If the pathos of Cai Zhuohua’s story lies in the details of his persecution, the pathos of Christianity in China lies in the fact that these details are altogether ordinary. Over the summer, Western media reported that the task force originally set up to crush Falun Gong was carrying out a crackdown on rural Christians. Stories of arrests were widespread, and included news of the imprisonment of more than a hundred Christians attending a retreat in Chinese Turkestan (Xinjiang). And Chinese Christians often meet fates worse than imprisonment. Some are sent to labor camps; others fall victim to the arbitrary brutality of rural officials, as Jiang Zongxiu did. Last June, she was arrested in Guizhou Province for handing out Bibles, and was later beaten to death by the police.

But such persecution does not defeat the spirits of China’s Christians. Remarkably, Cai Zhuohua’s church continues to meet under the direction of Yang Jie, who says that he is not intimidated, and that Cai’s example is a motivation for his service. If anything, the crackdown appears to have strengthened Yang’s faith: “That we are able to continue under these circumstances shows that God is with us.”

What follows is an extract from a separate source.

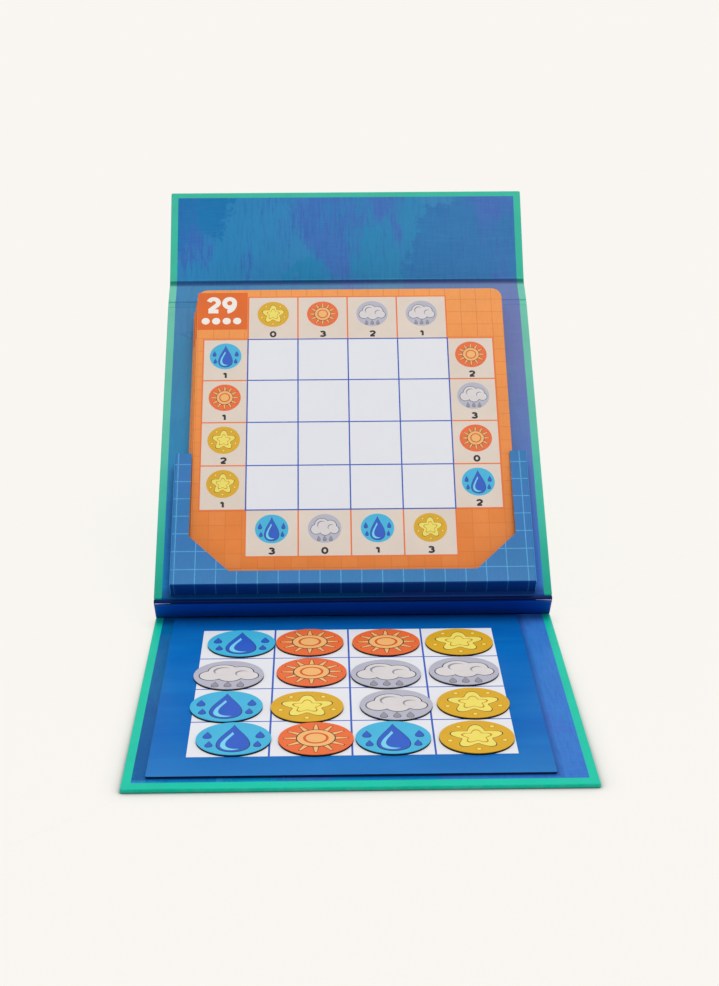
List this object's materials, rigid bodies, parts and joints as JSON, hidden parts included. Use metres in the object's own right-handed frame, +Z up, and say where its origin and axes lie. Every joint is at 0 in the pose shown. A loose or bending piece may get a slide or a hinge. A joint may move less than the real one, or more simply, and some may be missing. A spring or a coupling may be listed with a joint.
{
  "type": "magnetic sudoku game",
  "caption": "Magnetic sudoku travel game: a book-like folding case with a steel game board, round magnetic pieces, a card pocket with puzzle cards and a magnetic closing flap.",
  "frame": {"origin": "centre of the front cover's underside, the face that lies on the table", "axes": "+Z up, X along the creases, the front cover's free edge towards -Y and the raised back cover towards +Y"},
  "size_m": [0.18, 0.3507, 0.1663],
  "materials": {
    "greyboard": "matt grey board",
    "wrap_green": "matt printed paper",
    "lining_blue": "matt printed paper",
    "lining_navy": "matt printed paper",
    "joint_paper": "matt printed paper",
    "flap_magnet": "nickel-plated magnet",
    "sheet_steel": "tin-plated sheet",
    "board_print": "satin printed card",
    "pocket_paper": "satin printed card",
    "card_print": "satin printed card",
    "magnet_sheet": "matt flexible magnet",
    "face_blue": "satin print",
    "face_orange": "satin print",
    "face_grey": "satin print",
    "face_yellow": "satin print"
  },
  "bodies": {
    "front_cover": {"front_cover_board": "greyboard", "front_cover_wrap": "wrap_green", "front_cover_lining": "lining_blue", "game_board_steel": "sheet_steel", "game_board_face": "board_print"},
    "front_spine": {"front_spine_board": "greyboard", "front_spine_wrap": "wrap_green", "front_spine_lining": "lining_navy", "front_crease_joint": "joint_paper"},
    "back_cover": {"back_cover_board": "greyboard", "back_cover_wrap": "wrap_green", "back_cover_lining": "lining_blue", "lower_crease_joint": "joint_paper", "card_pocket": "pocket_paper"},
    "top_spine": {"top_spine_board": "greyboard", "top_spine_wrap": "wrap_green", "top_spine_lining": "lining_blue", "upper_crease_joint": "joint_paper"},
    "closing_flap": {"closing_flap_board": "greyboard", "closing_flap_wrap": "wrap_green", "closing_flap_lining": "lining_blue", "closing_flap_magnets": "flap_magnet", "flap_crease_joint": "joint_paper"},
    "card_stack": {"puzzle_card_stack": "card_print"},
    "second_card": {"puzzle_card_second": "card_print"},
    "front_card": {"puzzle_card_front": "card_print"},
    "blue_piece_1": {"blue_piece_1_magnet": "magnet_sheet", "blue_piece_1_face": "face_blue"},
    "blue_piece_2": {"blue_piece_2_magnet": "magnet_sheet", "blue_piece_2_face": "face_blue"},
    "blue_piece_3": {"blue_piece_3_magnet": "magnet_sheet", "blue_piece_3_face": "face_blue"},
    "blue_piece_4": {"blue_piece_4_magnet": "magnet_sheet", "blue_piece_4_face": "face_blue"},
    "grey_piece_1": {"grey_piece_1_magnet": "magnet_sheet", "grey_piece_1_face": "face_grey"},
    "grey_piece_2": {"grey_piece_2_magnet": "magnet_sheet", "grey_piece_2_face": "face_grey"},
    "grey_piece_3": {"grey_piece_3_magnet": "magnet_sheet", "grey_piece_3_face": "face_grey"},
    "grey_piece_4": {"grey_piece_4_magnet": "magnet_sheet", "grey_piece_4_face": "face_grey"},
    "orange_piece_1": {"orange_piece_1_magnet": "magnet_sheet", "orange_piece_1_face": "face_orange"},
    "orange_piece_2": {"orange_piece_2_magnet": "magnet_sheet", "orange_piece_2_face": "face_orange"},
    "orange_piece_3": {"orange_piece_3_magnet": "magnet_sheet", "orange_piece_3_face": "face_orange"},
    "orange_piece_4": {"orange_piece_4_magnet": "magnet_sheet", "orange_piece_4_face": "face_orange"},
    "yellow_piece_1": {"yellow_piece_1_magnet": "magnet_sheet", "yellow_piece_1_face": "face_yellow"},
    "yellow_piece_2": {"yellow_piece_2_magnet": "magnet_sheet", "yellow_piece_2_face": "face_yellow"},
    "yellow_piece_3": {"yellow_piece_3_magnet": "magnet_sheet", "yellow_piece_3_face": "face_yellow"},
    "yellow_piece_4": {"yellow_piece_4_magnet": "magnet_sheet", "yellow_piece_4_face": "face_yellow"}
  },
  "joints": [
    {"name": "front_spine_fold", "type": "hinge", "parent": "front_cover", "child": "front_spine", "pos_m": [0, 0.0876, 0.0012], "axis": [-1, 0, 0], "range_deg": [-1.76, 40.01]},
    {"name": "back_cover_fold", "type": "hinge", "parent": "front_spine", "child": "back_cover", "pos_m": [0, 0.07834, 0.01223], "axis": [-1, 0, 0], "range_deg": [-183, 8]},
    {"name": "top_spine_fold", "type": "hinge", "parent": "back_cover", "child": "top_spine", "pos_m": [0, 0.21826, 0.11767], "axis": [-1, 0, 0], "range_deg": [-102.5, 67.5]},
    {"name": "closing_flap_fold", "type": "hinge", "parent": "top_spine", "child": "closing_flap", "pos_m": [0, 0.23337, 0.12455], "axis": [-1, 0, 0], "range_deg": [-60.7, 109.3]},
    {"name": "front_card_slide", "type": "slide", "parent": "back_cover", "child": "front_card", "axis": [0, 0.766, 0.6428], "range_m": [-0.0043, 0.075]},
    {"name": "second_card_slide", "type": "slide", "parent": "back_cover", "child": "second_card", "axis": [0, 0.7727, 0.6347], "range_m": [0, 0.075]},
    {"name": "card_stack_slide", "type": "slide", "parent": "back_cover", "child": "card_stack", "axis": [0, 0.7986, 0.6018], "range_m": [0, 0.03]},
    {"name": "blue_piece_1_lift", "type": "slide", "parent": "front_cover", "child": "blue_piece_1", "axis": [0, 0, 1], "range_m": [0, 0.03]},
    {"name": "blue_piece_2_lift", "type": "slide", "parent": "front_cover", "child": "blue_piece_2", "axis": [0, 0, 1], "range_m": [0, 0.03]},
    {"name": "blue_piece_3_lift", "type": "slide", "parent": "front_cover", "child": "blue_piece_3", "axis": [0, 0, 1], "range_m": [0, 0.03]},
    {"name": "blue_piece_4_lift", "type": "slide", "parent": "front_cover", "child": "blue_piece_4", "axis": [0, 0, 1], "range_m": [0, 0.03]},
    {"name": "grey_piece_1_lift", "type": "slide", "parent": "front_cover", "child": "grey_piece_1", "axis": [0, 0, 1], "range_m": [0, 0.03]},
    {"name": "grey_piece_2_lift", "type": "slide", "parent": "front_cover", "child": "grey_piece_2", "axis": [0, 0, 1], "range_m": [0, 0.03]},
    {"name": "grey_piece_3_lift", "type": "slide", "parent": "front_cover", "child": "grey_piece_3", "axis": [0, 0, 1], "range_m": [0, 0.03]},
    {"name": "grey_piece_4_lift", "type": "slide", "parent": "front_cover", "child": "grey_piece_4", "axis": [0, 0, 1], "range_m": [0, 0.03]},
    {"name": "orange_piece_1_lift", "type": "slide", "parent": "front_cover", "child": "orange_piece_1", "axis": [0, 0, 1], "range_m": [0, 0.03]},
    {"name": "orange_piece_2_lift", "type": "slide", "parent": "front_cover", "child": "orange_piece_2", "axis": [0, 0, 1], "range_m": [0, 0.03]},
    {"name": "orange_piece_3_lift", "type": "slide", "parent": "front_cover", "child": "orange_piece_3", "axis": [0, 0, 1], "range_m": [0, 0.03]},
    {"name": "orange_piece_4_lift", "type": "slide", "parent": "front_cover", "child": "orange_piece_4", "axis": [0, 0, 1], "range_m": [0, 0.03]},
    {"name": "yellow_piece_1_lift", "type": "slide", "parent": "front_cover", "child": "yellow_piece_1", "axis": [0, 0, 1], "range_m": [0, 0.03]},
    {"name": "yellow_piece_2_lift", "type": "slide", "parent": "front_cover", "child": "yellow_piece_2", "axis": [0, 0, 1], "range_m": [0, 0.03]},
    {"name": "yellow_piece_3_lift", "type": "slide", "parent": "front_cover", "child": "yellow_piece_3", "axis": [0, 0, 1], "range_m": [0, 0.03]},
    {"name": "yellow_piece_4_lift", "type": "slide", "parent": "front_cover", "child": "yellow_piece_4", "axis": [0, 0, 1], "range_m": [0, 0.03]}
  ],
  "couplings": [
    {"joint": "front_spine_fold", "follows": "back_cover_fold", "ratio": -0.21858}
  ]
}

Qiu Yue, for her part, hopes to return to her native province of Jilin as her church’s first missionary. She now teaches English to middle-school students, and they sometimes ask her about her religion. She answers them. “At my work, they told me, ‘Don’t speak about Christian ideas to the students; it will be dangerous.’ . . . But God has given me courage to speak.”

Qiu says her church baptizes three or four new members every week. On this very day, her parents have been baptized. Yang’s church grows at a similar rate. These facts, along with the remarkable courage of Yang and Qiu, lead one to believe that Christianity will thrive in China despite the Party’s oppression. Indeed, Christianity’s history demonstrates that it is able to flourish even under the most extreme forms of persecution.

Even as we hope, however, we should remember Cai Zhuohua in his jail cell–and take the opportunity to say that there are things that must never be excused.